> To do: Repeat all of the data precisely.

> Stored data:
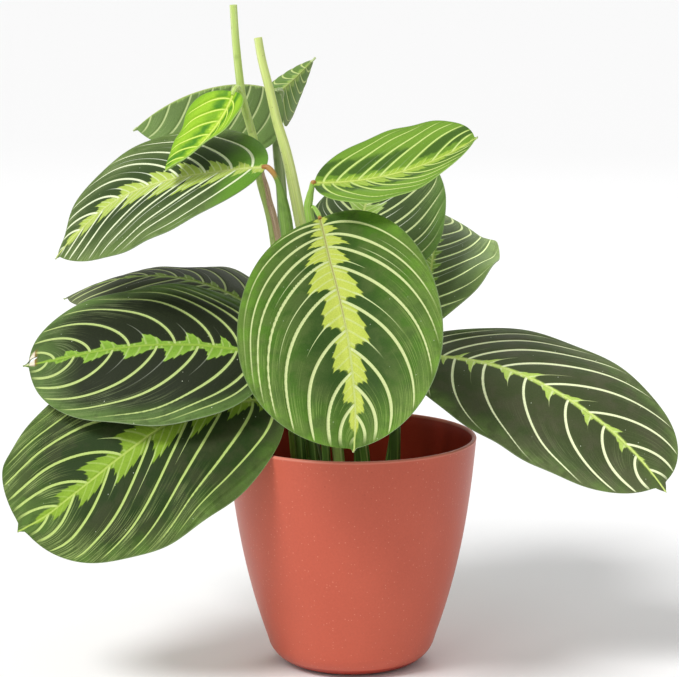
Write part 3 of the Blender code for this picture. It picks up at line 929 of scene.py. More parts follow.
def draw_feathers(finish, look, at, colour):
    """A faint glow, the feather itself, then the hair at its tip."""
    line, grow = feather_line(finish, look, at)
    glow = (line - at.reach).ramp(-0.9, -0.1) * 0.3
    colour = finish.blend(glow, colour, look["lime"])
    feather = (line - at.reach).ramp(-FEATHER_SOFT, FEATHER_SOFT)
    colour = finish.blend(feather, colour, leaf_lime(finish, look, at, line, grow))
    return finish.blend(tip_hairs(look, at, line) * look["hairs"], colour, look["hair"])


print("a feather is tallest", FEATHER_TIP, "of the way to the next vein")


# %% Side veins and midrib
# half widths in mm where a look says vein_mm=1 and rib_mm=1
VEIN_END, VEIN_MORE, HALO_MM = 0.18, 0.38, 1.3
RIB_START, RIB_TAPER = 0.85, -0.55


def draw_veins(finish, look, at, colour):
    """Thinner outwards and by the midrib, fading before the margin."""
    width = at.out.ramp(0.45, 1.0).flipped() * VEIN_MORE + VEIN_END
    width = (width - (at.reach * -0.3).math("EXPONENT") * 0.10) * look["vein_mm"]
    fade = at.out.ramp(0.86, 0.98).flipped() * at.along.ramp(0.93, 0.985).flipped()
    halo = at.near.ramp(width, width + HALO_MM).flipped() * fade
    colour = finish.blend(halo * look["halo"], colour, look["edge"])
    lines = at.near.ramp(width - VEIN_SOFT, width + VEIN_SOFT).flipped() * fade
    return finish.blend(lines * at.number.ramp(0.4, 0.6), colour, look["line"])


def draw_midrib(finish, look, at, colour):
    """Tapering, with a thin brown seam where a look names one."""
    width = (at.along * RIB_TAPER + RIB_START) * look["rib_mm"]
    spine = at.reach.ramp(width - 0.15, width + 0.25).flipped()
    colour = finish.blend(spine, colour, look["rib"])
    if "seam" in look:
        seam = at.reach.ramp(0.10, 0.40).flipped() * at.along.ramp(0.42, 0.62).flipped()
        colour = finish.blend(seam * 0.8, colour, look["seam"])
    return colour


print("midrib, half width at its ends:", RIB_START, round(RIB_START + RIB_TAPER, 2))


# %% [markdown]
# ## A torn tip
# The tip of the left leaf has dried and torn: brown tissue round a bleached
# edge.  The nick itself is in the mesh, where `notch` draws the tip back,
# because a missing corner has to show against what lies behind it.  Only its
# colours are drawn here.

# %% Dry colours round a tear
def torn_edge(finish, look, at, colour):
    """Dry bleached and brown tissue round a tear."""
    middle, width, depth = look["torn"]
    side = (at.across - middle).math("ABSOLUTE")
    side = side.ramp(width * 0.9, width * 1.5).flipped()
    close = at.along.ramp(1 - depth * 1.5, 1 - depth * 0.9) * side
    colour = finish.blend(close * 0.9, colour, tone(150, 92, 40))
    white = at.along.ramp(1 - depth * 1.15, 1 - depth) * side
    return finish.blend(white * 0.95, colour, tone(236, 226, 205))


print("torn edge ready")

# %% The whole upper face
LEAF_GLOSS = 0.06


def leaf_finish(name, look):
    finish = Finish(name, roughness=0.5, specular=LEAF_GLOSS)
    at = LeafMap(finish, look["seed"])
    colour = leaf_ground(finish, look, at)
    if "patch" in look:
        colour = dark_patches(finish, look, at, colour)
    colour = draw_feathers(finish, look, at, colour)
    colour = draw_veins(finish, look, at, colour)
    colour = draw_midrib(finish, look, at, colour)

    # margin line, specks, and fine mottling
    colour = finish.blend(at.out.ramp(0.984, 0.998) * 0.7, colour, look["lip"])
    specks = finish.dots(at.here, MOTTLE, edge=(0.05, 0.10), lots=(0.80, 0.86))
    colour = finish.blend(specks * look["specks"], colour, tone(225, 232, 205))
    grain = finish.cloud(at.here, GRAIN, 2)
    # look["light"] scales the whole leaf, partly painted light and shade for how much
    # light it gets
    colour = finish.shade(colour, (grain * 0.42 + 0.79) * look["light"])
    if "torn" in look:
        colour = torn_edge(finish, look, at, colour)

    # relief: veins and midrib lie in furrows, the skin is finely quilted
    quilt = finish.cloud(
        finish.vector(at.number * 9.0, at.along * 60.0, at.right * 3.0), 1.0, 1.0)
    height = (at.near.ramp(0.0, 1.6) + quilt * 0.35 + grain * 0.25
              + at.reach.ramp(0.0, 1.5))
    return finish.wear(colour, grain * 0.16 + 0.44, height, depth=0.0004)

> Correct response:
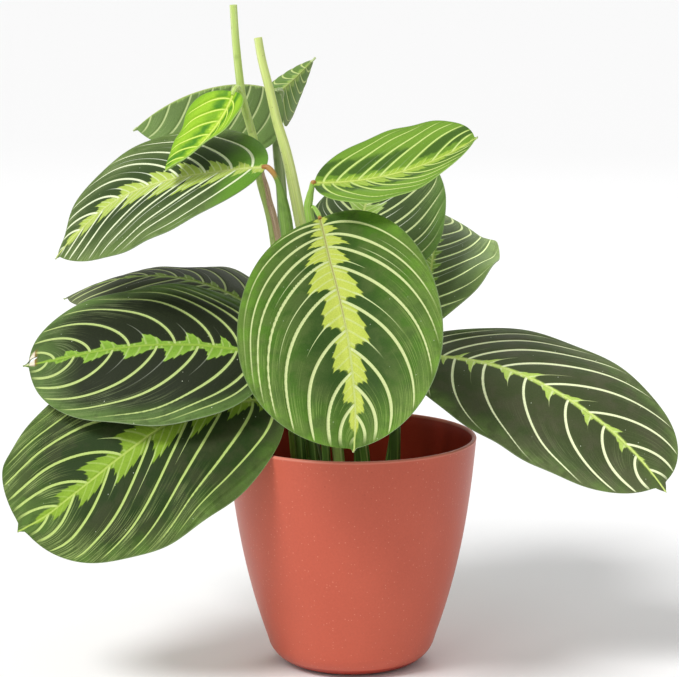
Write part 3 of the Blender code for this picture. It picks up at line 929 of scene.py. More parts follow.
def draw_feathers(finish, look, at, colour):
    """A faint glow, the feather itself, then the hair at its tip."""
    line, grow = feather_line(finish, look, at)
    glow = (line - at.reach).ramp(-0.9, -0.1) * 0.3
    colour = finish.blend(glow, colour, look["lime"])
    feather = (line - at.reach).ramp(-FEATHER_SOFT, FEATHER_SOFT)
    colour = finish.blend(feather, colour, leaf_lime(finish, look, at, line, grow))
    return finish.blend(tip_hairs(look, at, line) * look["hairs"], colour, look["hair"])


print("a feather is tallest", FEATHER_TIP, "of the way to the next vein")


# %% Side veins and midrib
# half widths in mm where a look says vein_mm=1 and rib_mm=1
VEIN_END, VEIN_MORE, HALO_MM = 0.18, 0.38, 1.3
RIB_START, RIB_TAPER = 0.85, -0.55


def draw_veins(finish, look, at, colour):
    """Thinner outwards and by the midrib, fading before the margin."""
    width = at.out.ramp(0.45, 1.0).flipped() * VEIN_MORE + VEIN_END
    width = (width - (at.reach * -0.3).math("EXPONENT") * 0.10) * look["vein_mm"]
    fade = at.out.ramp(0.86, 0.98).flipped() * at.along.ramp(0.93, 0.985).flipped()
    halo = at.near.ramp(width, width + HALO_MM).flipped() * fade
    colour = finish.blend(halo * look["halo"], colour, look["edge"])
    lines = at.near.ramp(width - VEIN_SOFT, width + VEIN_SOFT).flipped() * fade
    return finish.blend(lines * at.number.ramp(0.4, 0.6), colour, look["line"])


def draw_midrib(finish, look, at, colour):
    """Tapering, with a thin brown seam where a look names one."""
    width = (at.along * RIB_TAPER + RIB_START) * look["rib_mm"]
    spine = at.reach.ramp(width - 0.15, width + 0.25).flipped()
    colour = finish.blend(spine, colour, look["rib"])
    if "seam" in look:
        seam = at.reach.ramp(0.10, 0.40).flipped() * at.along.ramp(0.42, 0.62).flipped()
        colour = finish.blend(seam * 0.8, colour, look["seam"])
    return colour


print("midrib, half width at its ends:", RIB_START, round(RIB_START + RIB_TAPER, 2))


# %% [markdown]
# ## A torn tip
# The tip of the left leaf has dried and torn: brown tissue round a bleached
# edge.  The nick itself is in the mesh, where `notch` draws the tip back,
# because a missing corner has to show against what lies behind it.  Only its
# colours are drawn here.

# %% Dry colours round a tear
def torn_edge(finish, look, at, colour):
    """Dry bleached and brown tissue round a tear."""
    middle, width, depth = look["torn"]
    side = (at.across - middle).math("ABSOLUTE")
    side = side.ramp(width * 0.9, width * 1.5).flipped()
    close = at.along.ramp(1 - depth * 1.5, 1 - depth * 0.9) * side
    colour = finish.blend(close * 0.9, colour, tone(150, 92, 40))
    white = at.along.ramp(1 - depth * 1.15, 1 - depth) * side
    return finish.blend(white * 0.95, colour, tone(236, 226, 205))


print("torn edge ready")

# %% The whole upper face
LEAF_GLOSS = 0.06


def leaf_finish(name, look):
    finish = Finish(name, roughness=0.5, specular=LEAF_GLOSS)
    at = LeafMap(finish, look["seed"])
    colour = leaf_ground(finish, look, at)
    if "patch" in look:
        colour = dark_patches(finish, look, at, colour)
    colour = draw_feathers(finish, look, at, colour)
    colour = draw_veins(finish, look, at, colour)
    colour = draw_midrib(finish, look, at, colour)

    # margin line, specks, and fine mottling
    colour = finish.blend(at.out.ramp(0.984, 0.998) * 0.7, colour, look["lip"])
    specks = finish.dots(at.here, MOTTLE, edge=(0.05, 0.10), lots=(0.80, 0.86))
    colour = finish.blend(specks * look["specks"], colour, tone(225, 232, 205))
    grain = finish.cloud(at.here, GRAIN, 2)
    # look["light"] scales the whole leaf, partly painted light and shade for how much
    # light it gets
    colour = finish.shade(colour, (grain * 0.42 + 0.79) * look["light"])
    if "torn" in look:
        colour = torn_edge(finish, look, at, colour)

    # relief: veins and midrib lie in furrows, the skin is finely quilted
    quilt = finish.cloud(
        finish.vector(at.number * 9.0, at.along * 60.0, at.right * 3.0), 1.0, 1.0)
    height = (at.near.ramp(0.0, 1.6) + quilt * 0.35 + grain * 0.25
              + at.reach.ramp(0.0, 1.5))
    return finish.wear(colour, grain * 0.16 + 0.44, height, depth=0.0004)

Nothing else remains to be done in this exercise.